Ed Zablocki, SFO
Co-chair, Work Commission

Let them esteem work as a gift and as a sharing in the creation, redemption and service of the human community. (Art. 16)

In his Rule of 1223, St. Francis speaks of those friars "to whom God has given the grace of working." Webster's Ninth New Collegiate Dictionary defines grace as "unmerited divine assistance given man for his regeneration or sanctification." Our Constitutions reaffirm that: "For St. Francis, work is a gift and to work is a grace." (art. 23)

We have been given many gifts. We all have received both natural gifts (talents) and supernatural gifts (charisms). All these gifts require our effort for them to be expressed, in other words, it takes work. We utilize these gifts through work for the benefit of ourselves, our families, our Church and our world. Even our spiritual gifts (charisms) help us to do the Church's work in the world.

The truth is, very few of us have "churchy" charisms (gifts for teaching CCD, helping with RCIA, or singing in the choir). Most charisms are intended to be used in the marketplace rather than in the Church. The Church's mission is to evangelize the world, to sanctify the world, to renew the world, and that is where most of us are called to use our gifts. Charisms of administration are needed in the secular world to bring gospel values into government and business. Gifts of compassion, hospitality and service are needed in our neighborhoods just as much as in our parishes. (Ron Ryan, "The Power is On," New Covenant, July, 1993)
Our work is the means God has given us that allows us to exercise, develop and use our gifts. How tragic it would be if these gifts were not used! This puts the act of "working" in a different perspective. From this perspective, we understand Sr. Joan Chittester’s observation that "Work is not a nuisance to be avoided. Work is a gift to be given."

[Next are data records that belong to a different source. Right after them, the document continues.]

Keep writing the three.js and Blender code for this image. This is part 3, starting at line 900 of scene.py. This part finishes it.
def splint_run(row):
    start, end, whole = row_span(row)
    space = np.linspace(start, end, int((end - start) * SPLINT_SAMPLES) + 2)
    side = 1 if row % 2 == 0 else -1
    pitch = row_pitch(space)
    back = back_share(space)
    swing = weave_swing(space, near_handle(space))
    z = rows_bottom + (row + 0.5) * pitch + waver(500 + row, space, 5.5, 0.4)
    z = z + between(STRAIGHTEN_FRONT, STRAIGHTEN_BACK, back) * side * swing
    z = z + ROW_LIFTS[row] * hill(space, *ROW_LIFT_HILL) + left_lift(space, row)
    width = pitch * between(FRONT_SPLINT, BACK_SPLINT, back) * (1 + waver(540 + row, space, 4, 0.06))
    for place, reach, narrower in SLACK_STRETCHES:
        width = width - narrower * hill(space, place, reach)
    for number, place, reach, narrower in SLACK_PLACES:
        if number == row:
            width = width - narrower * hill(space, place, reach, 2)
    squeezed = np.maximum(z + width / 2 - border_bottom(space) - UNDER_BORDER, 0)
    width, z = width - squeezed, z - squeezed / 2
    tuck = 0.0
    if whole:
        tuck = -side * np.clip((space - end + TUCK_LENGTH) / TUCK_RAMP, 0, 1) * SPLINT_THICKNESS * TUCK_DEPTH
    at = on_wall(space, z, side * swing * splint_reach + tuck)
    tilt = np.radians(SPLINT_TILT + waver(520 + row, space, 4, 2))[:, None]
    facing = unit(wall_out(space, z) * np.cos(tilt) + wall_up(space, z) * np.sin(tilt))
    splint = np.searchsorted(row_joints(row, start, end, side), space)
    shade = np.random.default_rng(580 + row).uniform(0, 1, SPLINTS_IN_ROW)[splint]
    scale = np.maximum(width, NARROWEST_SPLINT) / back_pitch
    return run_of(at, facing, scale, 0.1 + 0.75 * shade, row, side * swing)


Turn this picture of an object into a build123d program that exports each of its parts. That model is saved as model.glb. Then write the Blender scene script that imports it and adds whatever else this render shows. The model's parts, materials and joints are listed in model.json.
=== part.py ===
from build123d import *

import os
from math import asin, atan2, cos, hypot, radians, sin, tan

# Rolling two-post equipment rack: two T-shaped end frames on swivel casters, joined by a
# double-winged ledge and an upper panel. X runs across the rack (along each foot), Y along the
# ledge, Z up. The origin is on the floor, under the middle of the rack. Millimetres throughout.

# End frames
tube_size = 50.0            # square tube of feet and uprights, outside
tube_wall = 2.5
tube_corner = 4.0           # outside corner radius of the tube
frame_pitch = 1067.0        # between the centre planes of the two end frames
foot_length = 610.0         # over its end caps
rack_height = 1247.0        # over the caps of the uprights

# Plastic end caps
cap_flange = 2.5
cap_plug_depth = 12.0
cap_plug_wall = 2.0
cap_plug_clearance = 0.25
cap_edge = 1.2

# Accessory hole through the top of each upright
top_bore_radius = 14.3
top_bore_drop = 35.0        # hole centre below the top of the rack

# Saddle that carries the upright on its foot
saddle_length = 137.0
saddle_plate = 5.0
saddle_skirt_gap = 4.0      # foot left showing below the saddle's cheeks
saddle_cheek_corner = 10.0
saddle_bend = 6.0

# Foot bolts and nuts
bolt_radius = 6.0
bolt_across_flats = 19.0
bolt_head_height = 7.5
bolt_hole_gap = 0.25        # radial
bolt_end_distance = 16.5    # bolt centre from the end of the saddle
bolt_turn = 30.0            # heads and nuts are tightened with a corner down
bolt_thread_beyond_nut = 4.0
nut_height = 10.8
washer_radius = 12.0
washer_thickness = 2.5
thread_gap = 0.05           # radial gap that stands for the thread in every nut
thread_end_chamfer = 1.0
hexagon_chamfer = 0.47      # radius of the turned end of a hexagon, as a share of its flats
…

Work is my gift to the world. It is my social fruitfulness. It ties me to my neighbor and binds me to the future. It lights up that spark in me that is most like the God of Genesis. I tidy the garden and plant the garden and distribute the goods of the garden and know that it is good. (Chittester, "Work: Participation in Creation," Weavings)
The Church does not mince words about the importance of our giving the gift of ourselves through our work to create, sustain, and renew the Church and the world. The Decree on the Apostolate of the Laity says that "A member who does not work at the growth of the body to the full extent of his gifts must be considered useless both to the Church and to himself." So be useful, give your gifts, enrich the world - do good work(s)!

Dialogue Starters

  1. What is the greatest gift that you give to the Church and the world through your work?
  2. How would you like to be able to give more of the gift of yourself through work?